At 10.19 am, shares of pharma major were trading 2.44 per cent higher at Rs 862.30. It opened at Rs 844 and has touched a high and low of Rs 867.80 and Rs 844, in trade so far. Market experts believe the share price of the company can go above Rs 900 in the next few quarters.
Net sales of the company jumped 66.09 per cent year-on-year (yoy) to Rs 6,522.16 crore against Rs 3,926.85 crore in the same quarter last year. The sales growth was driven by the Indian formulation market (Rs 1, 784 crore), which posted a yoy growth of 11 per cent, while the US (Rs 3,090 crore), posted a yoy growth of 2.2 per cent. Other regions ROW (Rs 575 crore) and emerging markets (Rs 845 crore), posted a yoy dip of 2 per cent and 10.4 per cent, respectively.
According to Angel Broking, the sales came in at Rs 6,522 crore against Rs 6,200 crore as expected, a yoy growth of 3.3 per cent. On the operating front, the gross margins came in at 73.7 per cent against 74.4 per cent expected and 73.9 per cent in 1QFY2015. The operating profit margin consequently has come in at 24.8 per cent in 1QFY2016 against 25.8 per cent expected and 30.3 per cent in 1QFY2015. The yoy dip in margins is on back of the other expenditure which has moved up by 18 per cent yoy, while staff cost inched up by 11.9 per cent yoy. The brokerage house believe the share price of the company can touch Rs 950 in the next few quarters.

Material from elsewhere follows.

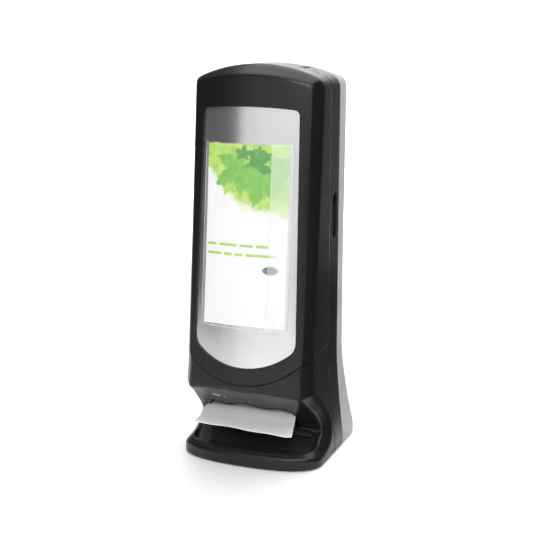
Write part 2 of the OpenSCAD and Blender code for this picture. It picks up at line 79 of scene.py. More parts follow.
REAR_CROWN = ((GREY_Y, 622), (60, 611), (75, 592), (REAR_Y, 568))
HINGE_X, HINGE_R, HINGE_HALF, HINGE_ZS = -106.85, 5.2, 19.5, (233.3, 533.3)
GRIP_Y, GRIP_Z, GRIP_R, GRIP_HALF = 13.5, 386.5, 8.5, 28.0


# ---------------------------------------------------------------- shape functions, below 0 inside the form
def smax(a, b, k):
    """The larger of two, rounded over where they are within k of each other."""
    h = np.maximum(k - np.abs(a - b), 0.0) / k
    return np.maximum(a, b) + h * h * k * 0.25


def smin(a, b, k):
    return -smax(-a, -b, k)


def step(a, b, t):
    t = np.clip((t - a) / (b - a), 0, 1)
    return t * t * (3 - 2 * t)


def lean_frame(y, z):
    dy, dz = y - FACE_Y, z - FACE_Z
    return dy * CL - dz * SL, dy * SL + dz * CL


def flare(z):
    """How much wider than the body each side is at that height."""
    return FLARE * np.clip((FLARE_TOP - np.maximum(z, FLARE_LOW)) / (FLARE_TOP - FLARE_LOW), 0, 1) ** 1.5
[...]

Reported net profit for the last quarter (April-June 2015) was adversely impacted by the one-time items as well as exceptional charges of Rs 685 crore. These exceptional charges relate to impairment of fixed assets and goodwill and other related costs and have arisen on account of integration and optimisation measures.
A research note by KR Choksey Shares & Securities said, “Sun Pharma result was in line with our estimates. Ranbaxy’s consolidation initiatives will have an impact in near term but it will generate synergies in long term. Regulatory challenges and onetime cost related expenses will take a hit on earnings in 2015-16 but we expect synergies from Ranbaxy merger to start arising from FY17 onwards. Management has guided synergy benefits of $300 million by 2018. At current market price, the stock is trading at 25x FY17E. We maintain accumulate rating on the stock with the target price of Rs 910.”
Sun Pharma management highlighted that some of expenses related to integration and cost related to clinical development of Tildrakizumab will continue in subsequent quarters.
The scrip closed 2.90 per cent higher at Rs 866.25 on Wednesday.